Riding a bike around Antwerp is very amusing, all good, clean fun. Only very recently have the Belgians actually had to pass driving tests, so there's a vast number of ancients on the road in big Mercs, and the like, who have little idea about safe driving. Once behind the wheel of a car, reserved Belgians turn into macho maniacs who's sexual prowess hinges on not giving an inch of road space, and hang the fact that they’ve shot through three red lights. About the only thing to slow them down are the quaint trams which, in turn, only stop for passengers.
 

As well as car drivers who combine massive arrogance with total ignorance, there’s the minor matter of a large percentage of roads constructed from cobblestones. From the pavement these look full of ancient history and character, from the seat of a motorcycle with god relieving himself, they become bloody dangerous. I have been sorely tempted to fit a sidecar to the CBR, just to scare the tin box haulers with some lurid slides.
 

Luckily, I reside in an apartment close to the town centre, so I rarely have to whizz around town on the bike. One good thing about Antwerp, a flat can be rented for around £120 a month and a decent hotel costs but a mere ten notes a night, although you can easily spend ten times that much if you insist on throwing money away. 

It's also quite easy to try to book into the wrong kind of hotel. Sin City is but a few minutes away from the central station (walk out of the station, turn left onto the main street, then right and walk for a couple of minutes), the further you get from the centre the seedier it becomes. For a couple of quid for a beer, you can sit in a bar full of dubious women who take it in turns to get on the stage and strip off their clothes. For some reason, many of these femmes come from the UK and get rather nasty when you refuse to spend fifteen quid on a drink for them. There are also a few blank eyed Thai and Filipino dancers who look so hard faced and hard used that they probably spent their youth locked up in a Chinese brothel. 
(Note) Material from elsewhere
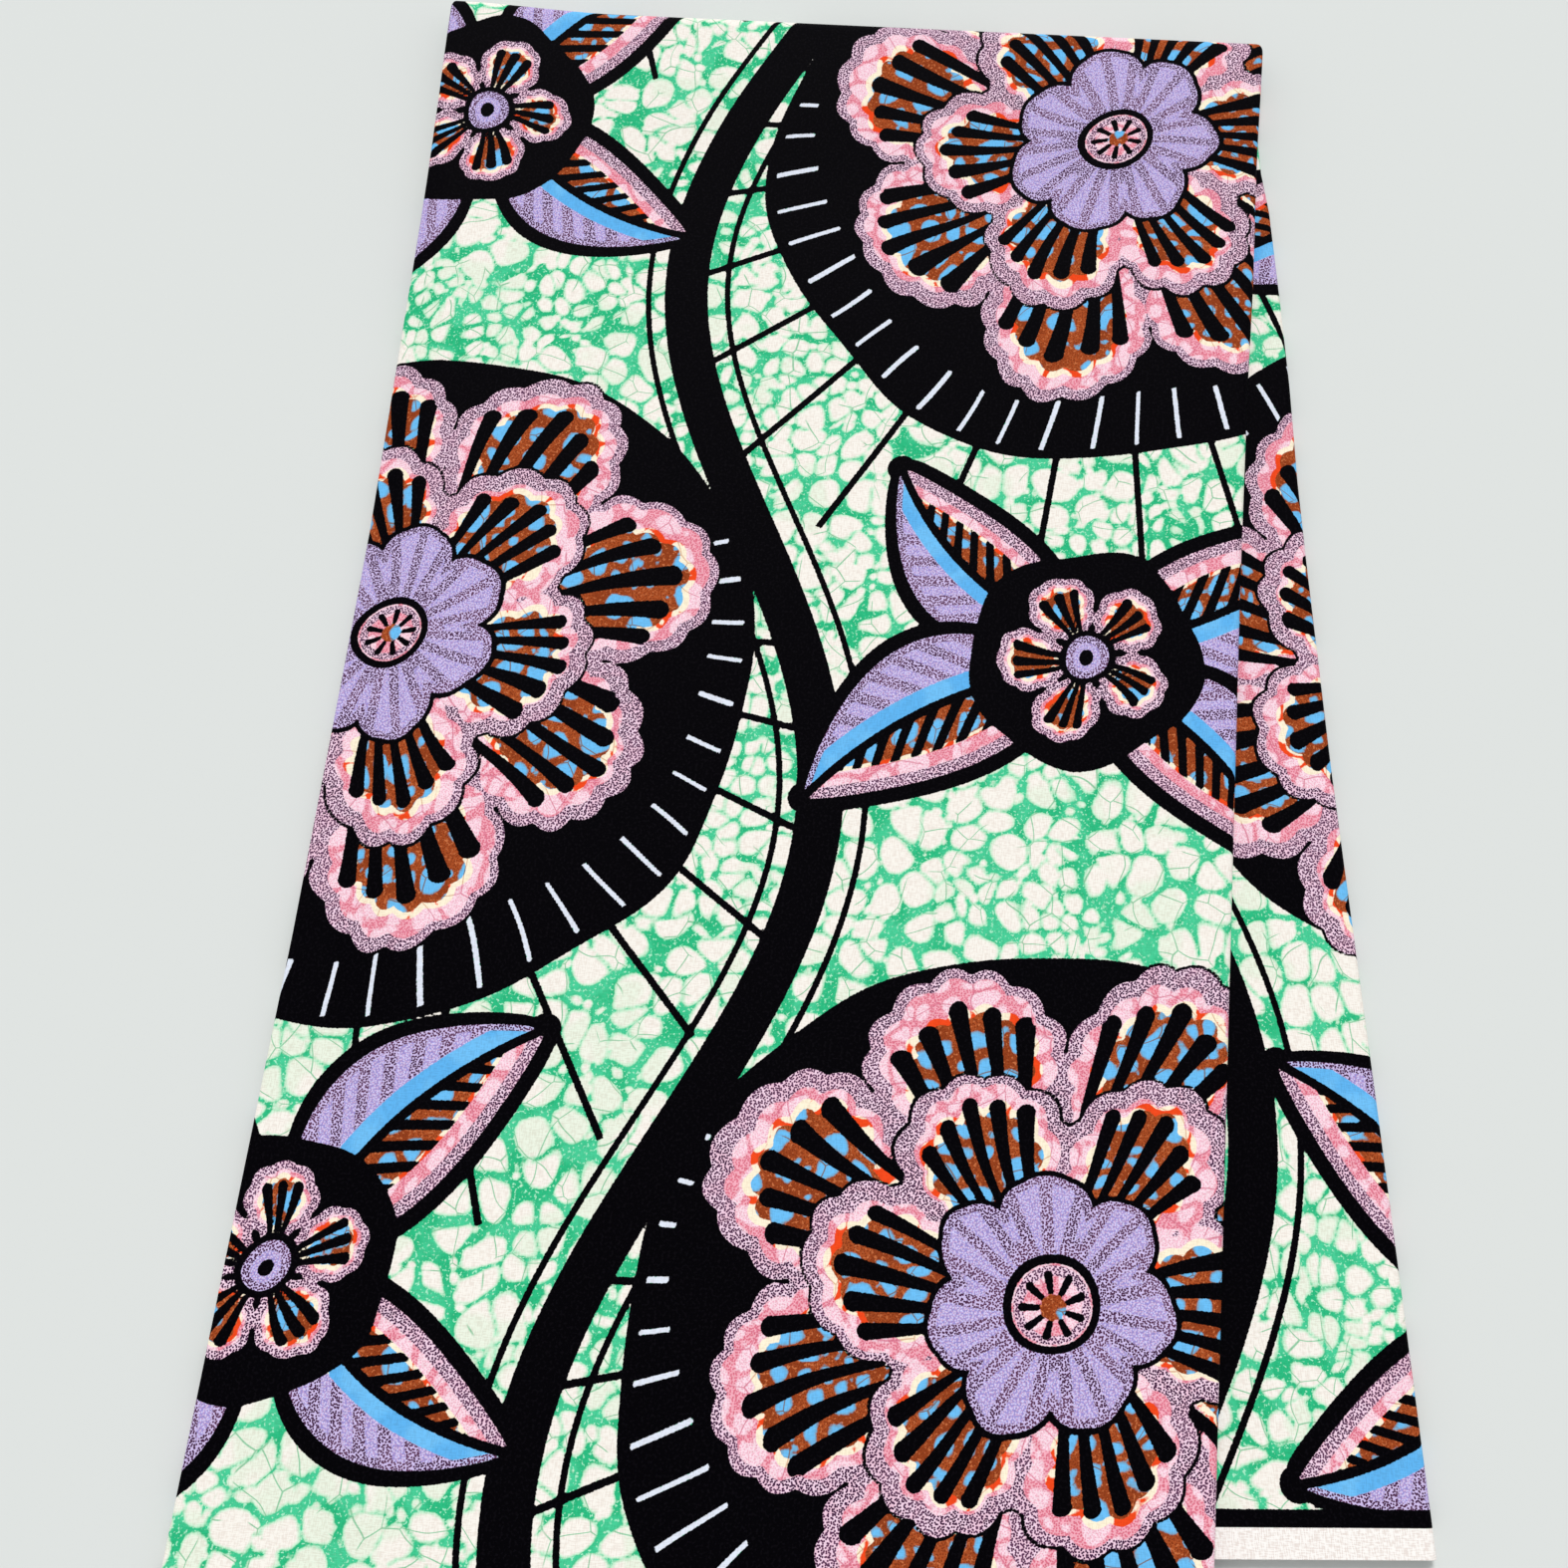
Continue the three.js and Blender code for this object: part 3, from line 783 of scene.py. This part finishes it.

Belgian girls rarely work in these bars, preferring to hang about on street corners where they can either pet very rich quickly or spread AIDS amidst the populace. Even further into the seediness you'll find a long street full of women wearing very little sitting in shop windows.
 

Being close to the docks this area can turn a little violent at times, but generally violence is rare, and a lot less since English football hoodlums have no reason to visit the country - everyone used to grimace when a game was on and I had to pretend to be South American. The sensible stayed at home for the duration.
 

The girls in Antwerp appear to outnumber the men,but thanks to the national diet of chips and mayonnaise (a surprisingly edible combination on which I've become hooked), tend to be on the large side of plump (but you know what they say about plump women, don’t you?). Fear of AIDS appears non-existent and the general ugliness of the men means even the English have half a chance with the women. Strangely, the arrival of Thatcherism on the international scene means the Belgians have stopped giving you a hard-luck smile when admit to being English. Older Belgians still recall the war and the fact that Britain liberated the country.
 

Outside Antwerp, the greatest fun can be had on a fast bike racing the pigs to the Dutch border. This is extremely dangerous and criminally insane if you get caught or crash or blow up the motorcycle, but great fun if you make it over the border. If you insist on playing the tourist you can hit the Ardennes which have some nice snakey roads and are a relief from the general horizontal nature of most of the country.
 

In fact, the landscape is so strange that once outside of Antwerp it’s very easy to become completely lost after half an hour. I once rode for an hour in completely the wrong direction. There are, however, many stretches of countryside that are all but deserted and can be run along at maximum speed. I usually come across these by accident and can't find the same one again, or maybe they look so much the same that I can’t tell if I’ve found it or not. I once spent half an hour riding in Holland without realising it!
 

Antwerp is an excellent base for exploring Europe, bordering, as it does, Germany, France, Holland and Luxembourg and benefiting from lower living costs than any of the major cities in any of these countries.
 

One curious aspect of Belgian life is that they haven't actually passed a law making motorcyclists wear crash hats - they just say it’s highly recommended. It’s very quickly apparent that no Belgians ride anything bigger than a moped without a lid in place. I wanted to experience wind in my hair again (yes, I'm old enough to recall the good old days, and despite all the goody-goody shit that’s written about wearing helmets, my head is still in one piece) so I went for a quick blast with the helmet strapped on the back.
 

My plan was to find a deserted bit of countryside to see what 150mph felt like without a helmet. But | hadn’t gone a hundred yard when a pig Volks startled me my giving me a blast of its horn. The occupants pulled alongside and pointed to their heads and I smiled back.
 

They then gestured for me to pull over. Some cop, all too fluent in English, resting one hand on the butt of his gun as if waiting for me to get sarcastic (don’t ever get sarcastic with English cops, they turn real nasty), gave me a fifteen minute lecture on motorcycle safety whilst the other fed all the info off my documents into his computer.
 

Eventually they pissed off and I continued for five minutes when the same thing happened. On the third occasion I took the hint and hoped that the excessive Malone biography fed into their computer would blow its data banks.
 

But I wasn’t going to give up that easily. As soon as I got out in the countryside I took off the helmet and went for some speeding excess. I only got up to 125mph before the sunglasses frame started digging into my skin with sufficient intensity for me to realise that they were likely to snap and add to the scar tissue. It’s actually much more pleasant to speed with a lid on than bare headed once you get above the ton; it’s not really the effect of the law that is objectionable, it’s the fact that such curtailment of freedom exists.